There will always be a tension in Christian people between the demands of tradition, scripture and the claims of progress, between the prerogatives of authority and structure and the longing for reformation, between the Christian supposition that every woman’s body is her own and to be respected by every man, and the rights of an unborn child to life, between the churches enthusiasm for monogamous relationships and its celebration of love, and the biblical condemnations of homosexuality. A retreat of Christian belief does not seem to imply a retreat of Christian values. To the contrary, even in Europe with churches far emptier than those in the United States, the trace elements of Christianity continue to infuse peoples’ morals and presumptions so utterly that many fail even to detect their presence.

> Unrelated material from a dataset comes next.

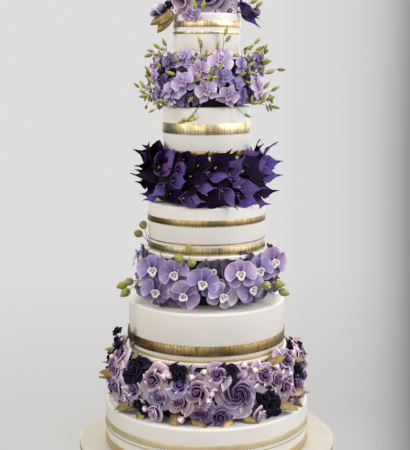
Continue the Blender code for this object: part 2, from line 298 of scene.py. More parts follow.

And in the secular world, as in the days of Darwin and Huxley, so in the 21st-century, the ambition of agnostics to translate values into facts that can be scientifically understood is a fantasy. The wellspring of humanist values lies not in reason, not in evidence-based thinking, but in history. Securalism owes its existence to the mediaeval papacy. Humanism derives ultimately from claims made in the Bible that humans are made in God’s image; that the son of God died equally for everyone; that there is neither Jew nor Greek, slave nor free, male nor female.

Christianity has repeatedly sent its reverberations across the world. First it was the primal revolution preached by St Paul. Then the after-shocks: the revolution of the 11th century that set Latin Christendom on its course, then the revolution of the Reformation; then the Elightenment that killed God. All bore an identical stamp: the aspiration to create a world view, to reform and replace the old, the claim to universalism, and the claim that all human beings are born equal with human rights. While the foundation of its morality are a myth, a myth need not be a lie. As Yuval Noah Harari argues, our myths define our societies and allow homosapiens to achieve great things.